Find the string "handed" in the records. Copy every line it appears in.
— Start Source data —
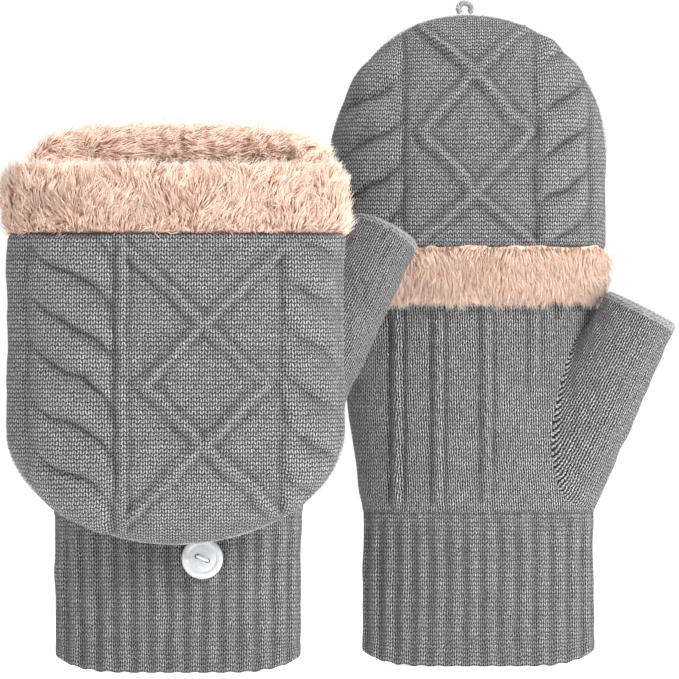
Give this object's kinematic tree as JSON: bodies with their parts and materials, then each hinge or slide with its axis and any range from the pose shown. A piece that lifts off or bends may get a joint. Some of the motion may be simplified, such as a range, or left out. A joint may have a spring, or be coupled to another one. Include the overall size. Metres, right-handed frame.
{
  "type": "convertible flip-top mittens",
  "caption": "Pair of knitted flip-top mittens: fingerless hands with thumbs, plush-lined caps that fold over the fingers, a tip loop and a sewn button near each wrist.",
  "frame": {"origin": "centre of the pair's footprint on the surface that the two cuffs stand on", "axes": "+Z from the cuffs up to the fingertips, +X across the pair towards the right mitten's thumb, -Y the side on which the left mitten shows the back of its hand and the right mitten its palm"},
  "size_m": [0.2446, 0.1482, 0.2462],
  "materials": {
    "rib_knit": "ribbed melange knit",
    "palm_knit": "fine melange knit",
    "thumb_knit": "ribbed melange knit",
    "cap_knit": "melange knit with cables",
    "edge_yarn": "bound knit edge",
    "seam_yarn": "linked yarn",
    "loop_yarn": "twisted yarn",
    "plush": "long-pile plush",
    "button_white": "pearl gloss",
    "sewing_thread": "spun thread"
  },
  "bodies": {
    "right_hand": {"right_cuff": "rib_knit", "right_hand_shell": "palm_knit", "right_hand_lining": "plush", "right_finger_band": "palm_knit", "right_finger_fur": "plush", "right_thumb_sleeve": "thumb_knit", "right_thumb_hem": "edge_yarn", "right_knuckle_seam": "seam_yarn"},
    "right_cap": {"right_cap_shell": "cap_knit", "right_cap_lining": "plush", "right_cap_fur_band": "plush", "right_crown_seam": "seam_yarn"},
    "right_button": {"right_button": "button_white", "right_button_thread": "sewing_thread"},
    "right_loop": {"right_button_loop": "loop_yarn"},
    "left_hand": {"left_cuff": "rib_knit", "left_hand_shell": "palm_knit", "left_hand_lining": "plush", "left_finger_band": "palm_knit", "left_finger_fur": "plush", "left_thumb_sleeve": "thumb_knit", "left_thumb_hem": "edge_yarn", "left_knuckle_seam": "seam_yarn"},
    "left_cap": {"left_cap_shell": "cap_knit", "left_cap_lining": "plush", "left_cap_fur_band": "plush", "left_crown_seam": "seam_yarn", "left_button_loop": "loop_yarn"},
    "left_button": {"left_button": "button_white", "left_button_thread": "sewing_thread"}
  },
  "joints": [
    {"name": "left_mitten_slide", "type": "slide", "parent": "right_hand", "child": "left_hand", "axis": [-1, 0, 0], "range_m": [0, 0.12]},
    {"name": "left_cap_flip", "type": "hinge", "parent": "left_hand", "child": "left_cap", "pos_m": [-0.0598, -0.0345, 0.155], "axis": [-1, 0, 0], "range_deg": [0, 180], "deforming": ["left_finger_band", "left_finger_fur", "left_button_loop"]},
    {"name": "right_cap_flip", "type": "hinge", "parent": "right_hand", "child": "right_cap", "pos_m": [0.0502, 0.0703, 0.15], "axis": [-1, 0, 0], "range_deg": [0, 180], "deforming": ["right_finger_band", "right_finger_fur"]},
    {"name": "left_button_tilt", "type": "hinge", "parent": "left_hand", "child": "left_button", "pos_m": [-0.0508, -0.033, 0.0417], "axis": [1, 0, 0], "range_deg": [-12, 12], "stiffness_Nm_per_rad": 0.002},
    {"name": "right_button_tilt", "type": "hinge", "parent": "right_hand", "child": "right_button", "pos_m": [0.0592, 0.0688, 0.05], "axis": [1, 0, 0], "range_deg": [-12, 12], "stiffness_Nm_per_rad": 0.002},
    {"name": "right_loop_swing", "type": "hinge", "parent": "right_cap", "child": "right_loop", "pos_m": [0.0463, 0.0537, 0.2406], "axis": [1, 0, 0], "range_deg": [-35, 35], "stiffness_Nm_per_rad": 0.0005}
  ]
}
— End Source data —
— Start Source data —
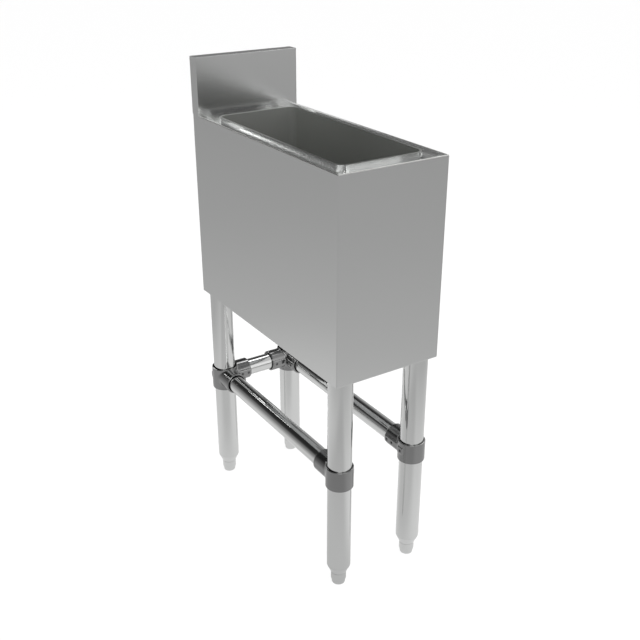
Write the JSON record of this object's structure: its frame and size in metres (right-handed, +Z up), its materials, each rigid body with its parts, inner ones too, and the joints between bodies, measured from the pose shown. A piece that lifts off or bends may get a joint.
— End Source data —
Output for this exercise:
Give this object's kinematic tree as JSON: bodies with their parts and materials, then each hinge or slide with its axis and any range from the pose shown. A piece that lifts off or bends may get a joint. Some of the motion may be simplified, such as a range, or left out. A joint may have a spring, or be coupled to another one. Include the overall size. Metres, right-handed frame.
Write the JSON record of this object's structure: its frame and size in metres (right-handed, +Z up), its materials, each rigid body with its parts, inner ones too, and the joints between bodies, measured from the pose shown. A piece that lifts off or bends may get a joint.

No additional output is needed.